DIRECTIONS FOR THIS TASK:
Return all lines from the listing below in which the string "that" occurs.
--- start EXTRACTED MATERIAL ---
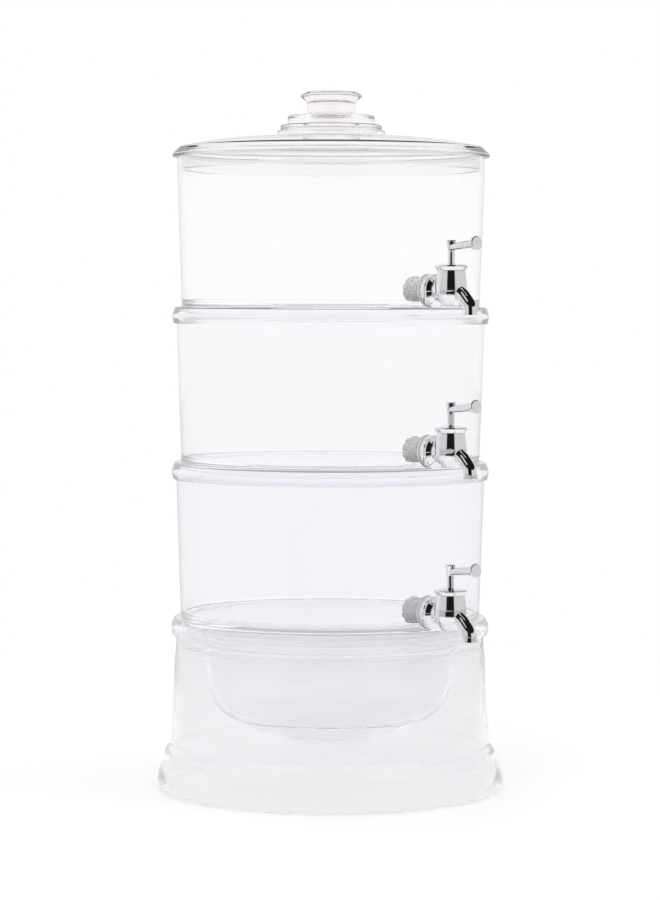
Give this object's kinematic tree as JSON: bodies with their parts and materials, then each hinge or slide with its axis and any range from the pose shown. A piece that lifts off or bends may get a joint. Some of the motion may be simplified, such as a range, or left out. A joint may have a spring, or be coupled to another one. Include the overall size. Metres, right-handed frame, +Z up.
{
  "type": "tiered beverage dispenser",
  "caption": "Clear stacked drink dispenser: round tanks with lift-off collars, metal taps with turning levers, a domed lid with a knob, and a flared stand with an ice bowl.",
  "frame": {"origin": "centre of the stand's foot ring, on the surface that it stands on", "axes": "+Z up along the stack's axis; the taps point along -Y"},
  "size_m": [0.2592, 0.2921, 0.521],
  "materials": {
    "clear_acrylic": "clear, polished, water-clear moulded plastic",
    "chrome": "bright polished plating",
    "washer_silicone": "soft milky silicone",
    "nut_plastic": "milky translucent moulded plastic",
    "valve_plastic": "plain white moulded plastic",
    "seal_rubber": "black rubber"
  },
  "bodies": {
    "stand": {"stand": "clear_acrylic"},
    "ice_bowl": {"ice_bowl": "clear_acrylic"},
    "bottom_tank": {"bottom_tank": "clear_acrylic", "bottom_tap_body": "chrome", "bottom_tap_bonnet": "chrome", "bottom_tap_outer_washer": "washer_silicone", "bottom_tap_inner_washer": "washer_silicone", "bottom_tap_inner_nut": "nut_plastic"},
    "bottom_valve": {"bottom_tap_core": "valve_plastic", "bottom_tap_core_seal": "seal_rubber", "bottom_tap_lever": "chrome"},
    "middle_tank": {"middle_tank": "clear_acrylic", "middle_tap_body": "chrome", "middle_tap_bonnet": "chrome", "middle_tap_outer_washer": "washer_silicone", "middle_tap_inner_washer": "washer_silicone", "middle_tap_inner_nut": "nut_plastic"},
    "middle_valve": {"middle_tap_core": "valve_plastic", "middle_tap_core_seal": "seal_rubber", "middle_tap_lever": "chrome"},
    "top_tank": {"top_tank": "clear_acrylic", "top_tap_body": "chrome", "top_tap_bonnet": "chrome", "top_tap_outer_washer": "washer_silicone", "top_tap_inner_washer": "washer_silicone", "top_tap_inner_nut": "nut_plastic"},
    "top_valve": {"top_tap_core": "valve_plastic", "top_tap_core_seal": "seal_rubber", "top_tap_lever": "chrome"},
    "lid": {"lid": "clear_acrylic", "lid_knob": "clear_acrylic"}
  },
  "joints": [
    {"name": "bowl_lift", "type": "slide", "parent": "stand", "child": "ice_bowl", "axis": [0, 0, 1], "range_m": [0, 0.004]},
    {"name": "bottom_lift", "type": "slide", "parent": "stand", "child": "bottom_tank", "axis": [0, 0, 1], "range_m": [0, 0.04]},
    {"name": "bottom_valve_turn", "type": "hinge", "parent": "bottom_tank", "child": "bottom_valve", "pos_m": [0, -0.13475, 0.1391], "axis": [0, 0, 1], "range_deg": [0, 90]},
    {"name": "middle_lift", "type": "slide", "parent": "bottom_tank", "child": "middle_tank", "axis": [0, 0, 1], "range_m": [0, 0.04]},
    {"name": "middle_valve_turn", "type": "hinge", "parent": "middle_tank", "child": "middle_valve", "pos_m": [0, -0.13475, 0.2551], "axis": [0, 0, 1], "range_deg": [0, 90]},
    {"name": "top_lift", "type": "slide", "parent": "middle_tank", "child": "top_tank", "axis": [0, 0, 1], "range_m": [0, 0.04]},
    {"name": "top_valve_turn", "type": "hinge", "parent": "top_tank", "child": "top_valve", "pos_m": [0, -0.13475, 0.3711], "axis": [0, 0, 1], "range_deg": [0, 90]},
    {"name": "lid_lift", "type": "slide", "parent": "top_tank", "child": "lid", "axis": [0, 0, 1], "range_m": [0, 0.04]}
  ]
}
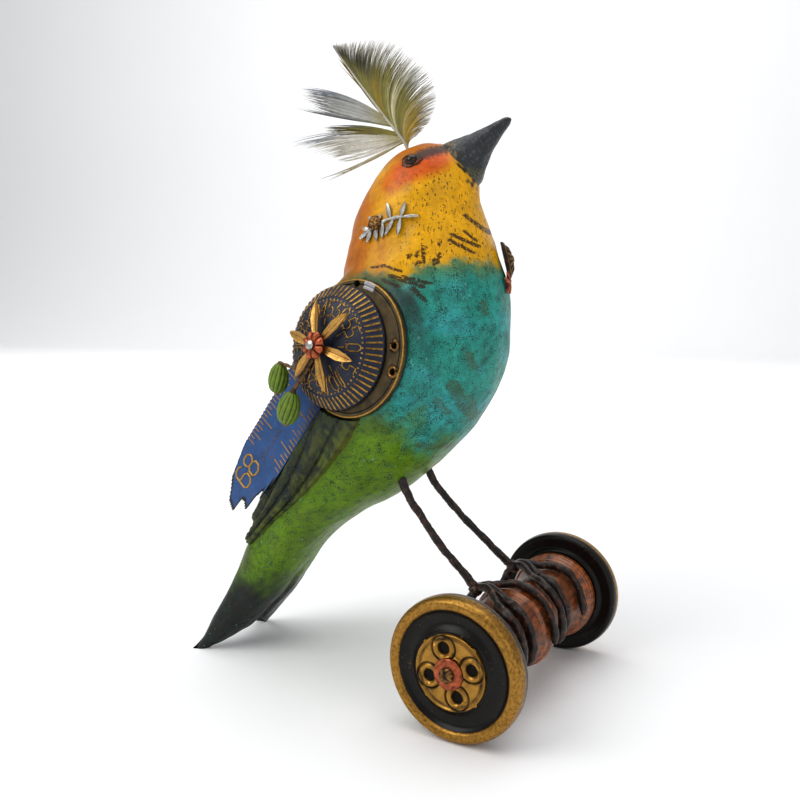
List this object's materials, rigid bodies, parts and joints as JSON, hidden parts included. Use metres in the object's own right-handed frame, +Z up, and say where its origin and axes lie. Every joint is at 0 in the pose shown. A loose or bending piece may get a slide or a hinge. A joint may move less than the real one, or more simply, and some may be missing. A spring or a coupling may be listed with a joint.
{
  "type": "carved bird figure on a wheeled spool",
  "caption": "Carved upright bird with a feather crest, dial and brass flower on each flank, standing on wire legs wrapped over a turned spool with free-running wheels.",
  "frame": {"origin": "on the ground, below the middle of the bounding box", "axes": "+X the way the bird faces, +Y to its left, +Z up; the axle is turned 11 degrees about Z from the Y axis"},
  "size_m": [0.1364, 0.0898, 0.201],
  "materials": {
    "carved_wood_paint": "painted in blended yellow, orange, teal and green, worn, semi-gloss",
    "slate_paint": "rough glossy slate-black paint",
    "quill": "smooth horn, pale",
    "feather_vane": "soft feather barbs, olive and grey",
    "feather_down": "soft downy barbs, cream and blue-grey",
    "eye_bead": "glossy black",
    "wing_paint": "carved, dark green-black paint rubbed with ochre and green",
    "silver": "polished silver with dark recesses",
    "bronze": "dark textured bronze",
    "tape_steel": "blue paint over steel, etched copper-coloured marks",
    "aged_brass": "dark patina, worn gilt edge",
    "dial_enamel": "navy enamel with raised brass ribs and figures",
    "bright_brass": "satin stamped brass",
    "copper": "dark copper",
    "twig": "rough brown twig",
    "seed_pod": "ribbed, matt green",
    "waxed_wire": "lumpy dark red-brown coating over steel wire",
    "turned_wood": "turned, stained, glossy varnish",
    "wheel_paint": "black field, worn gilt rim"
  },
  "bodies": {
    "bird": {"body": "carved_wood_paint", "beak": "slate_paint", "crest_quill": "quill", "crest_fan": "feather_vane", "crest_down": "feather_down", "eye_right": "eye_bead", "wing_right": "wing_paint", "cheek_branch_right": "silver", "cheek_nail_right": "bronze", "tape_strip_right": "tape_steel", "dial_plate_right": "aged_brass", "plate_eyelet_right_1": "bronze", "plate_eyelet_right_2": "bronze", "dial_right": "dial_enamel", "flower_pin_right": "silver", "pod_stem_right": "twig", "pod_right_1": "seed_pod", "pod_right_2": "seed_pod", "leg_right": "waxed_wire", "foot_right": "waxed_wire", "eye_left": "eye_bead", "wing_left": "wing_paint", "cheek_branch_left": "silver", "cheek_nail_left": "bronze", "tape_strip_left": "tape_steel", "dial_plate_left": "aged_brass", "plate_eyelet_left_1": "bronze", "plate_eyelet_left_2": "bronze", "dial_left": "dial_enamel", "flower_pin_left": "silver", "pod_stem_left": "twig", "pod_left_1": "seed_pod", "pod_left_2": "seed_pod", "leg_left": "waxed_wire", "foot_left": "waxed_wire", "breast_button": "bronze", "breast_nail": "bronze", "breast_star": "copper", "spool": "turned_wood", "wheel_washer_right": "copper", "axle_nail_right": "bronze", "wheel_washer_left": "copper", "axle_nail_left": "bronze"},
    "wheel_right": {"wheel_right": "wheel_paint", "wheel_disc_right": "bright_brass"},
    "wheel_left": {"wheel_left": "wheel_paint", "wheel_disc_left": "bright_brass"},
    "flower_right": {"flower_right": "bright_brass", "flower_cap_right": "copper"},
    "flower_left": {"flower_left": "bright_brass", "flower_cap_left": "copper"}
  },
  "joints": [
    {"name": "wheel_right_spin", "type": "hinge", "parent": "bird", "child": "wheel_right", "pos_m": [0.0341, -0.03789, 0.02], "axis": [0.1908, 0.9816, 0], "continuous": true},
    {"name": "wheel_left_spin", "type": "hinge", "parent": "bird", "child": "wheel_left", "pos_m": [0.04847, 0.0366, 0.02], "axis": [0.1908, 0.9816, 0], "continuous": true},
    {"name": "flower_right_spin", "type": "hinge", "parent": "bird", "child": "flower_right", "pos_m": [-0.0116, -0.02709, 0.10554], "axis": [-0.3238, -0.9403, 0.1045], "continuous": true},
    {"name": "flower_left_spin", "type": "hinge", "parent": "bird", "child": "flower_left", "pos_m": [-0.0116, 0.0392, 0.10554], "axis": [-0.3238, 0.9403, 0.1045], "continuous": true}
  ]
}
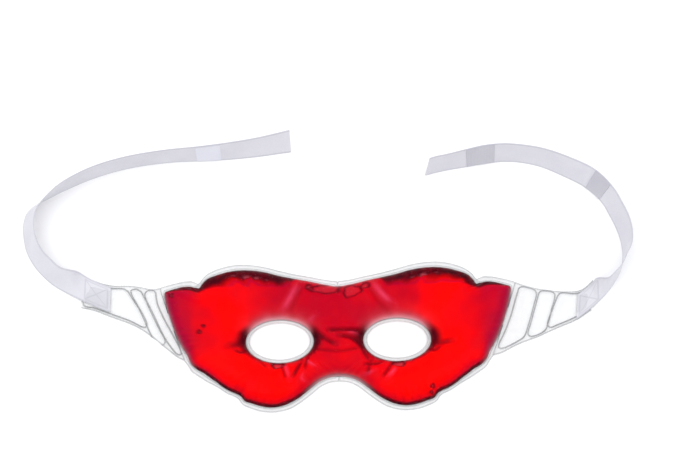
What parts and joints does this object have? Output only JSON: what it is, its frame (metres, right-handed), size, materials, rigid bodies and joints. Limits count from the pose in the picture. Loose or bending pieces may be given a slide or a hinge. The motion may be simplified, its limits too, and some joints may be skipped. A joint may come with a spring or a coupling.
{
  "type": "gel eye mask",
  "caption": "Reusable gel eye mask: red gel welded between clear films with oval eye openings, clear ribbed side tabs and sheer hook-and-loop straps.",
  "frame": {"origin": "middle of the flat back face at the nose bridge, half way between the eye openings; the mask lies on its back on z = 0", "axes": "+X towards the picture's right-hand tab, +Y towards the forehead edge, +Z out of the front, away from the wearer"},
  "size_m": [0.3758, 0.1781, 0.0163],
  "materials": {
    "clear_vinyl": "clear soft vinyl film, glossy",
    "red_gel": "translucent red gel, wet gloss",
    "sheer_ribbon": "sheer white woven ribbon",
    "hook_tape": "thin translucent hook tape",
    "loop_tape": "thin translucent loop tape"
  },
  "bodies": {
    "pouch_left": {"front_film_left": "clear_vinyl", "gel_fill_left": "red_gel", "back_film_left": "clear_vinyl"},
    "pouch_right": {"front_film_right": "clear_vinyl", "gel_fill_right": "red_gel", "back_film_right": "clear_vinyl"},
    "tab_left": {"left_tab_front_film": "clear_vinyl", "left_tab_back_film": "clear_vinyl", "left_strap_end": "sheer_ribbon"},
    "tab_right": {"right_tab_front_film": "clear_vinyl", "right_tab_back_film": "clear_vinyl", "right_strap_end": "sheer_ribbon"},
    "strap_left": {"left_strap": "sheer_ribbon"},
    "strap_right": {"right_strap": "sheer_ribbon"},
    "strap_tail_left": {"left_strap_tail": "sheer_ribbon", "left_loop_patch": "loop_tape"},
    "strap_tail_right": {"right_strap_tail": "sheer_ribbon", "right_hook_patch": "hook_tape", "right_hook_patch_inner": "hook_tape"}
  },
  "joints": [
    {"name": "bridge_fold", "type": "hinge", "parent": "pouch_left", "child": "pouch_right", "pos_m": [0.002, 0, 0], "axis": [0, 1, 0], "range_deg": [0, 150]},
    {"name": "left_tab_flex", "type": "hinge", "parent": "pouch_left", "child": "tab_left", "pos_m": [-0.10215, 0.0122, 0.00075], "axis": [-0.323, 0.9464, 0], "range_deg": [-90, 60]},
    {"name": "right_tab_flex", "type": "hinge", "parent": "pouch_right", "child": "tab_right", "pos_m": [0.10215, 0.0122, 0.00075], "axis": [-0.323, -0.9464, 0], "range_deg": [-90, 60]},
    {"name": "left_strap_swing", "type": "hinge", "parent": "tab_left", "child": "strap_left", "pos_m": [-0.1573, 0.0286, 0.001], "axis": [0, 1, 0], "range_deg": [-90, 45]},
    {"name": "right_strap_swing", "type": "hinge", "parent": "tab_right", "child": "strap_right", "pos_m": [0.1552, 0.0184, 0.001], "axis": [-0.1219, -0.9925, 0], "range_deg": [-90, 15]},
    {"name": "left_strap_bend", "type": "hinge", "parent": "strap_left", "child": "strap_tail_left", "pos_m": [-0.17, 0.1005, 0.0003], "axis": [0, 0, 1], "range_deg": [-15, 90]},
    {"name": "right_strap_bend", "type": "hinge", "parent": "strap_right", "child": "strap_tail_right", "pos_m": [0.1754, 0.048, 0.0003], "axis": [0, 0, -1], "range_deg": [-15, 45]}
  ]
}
--- end EXTRACTED MATERIAL ---
RESPONSE TO THIS EXERCISE:
Give this object's kinematic tree as JSON: bodies with their parts and materials, then each hinge or slide with its axis and any range from the pose shown. A piece that lifts off or bends may get a joint. Some of the motion may be simplified, such as a range, or left out. A joint may have a spring, or be coupled to another one. Include the overall size. Metres, right-handed frame, +Z up.
  "frame": {"origin": "centre of the stand's foot ring, on the surface that it stands on", "axes": "+Z up along the stack's axis; the taps point along -Y"},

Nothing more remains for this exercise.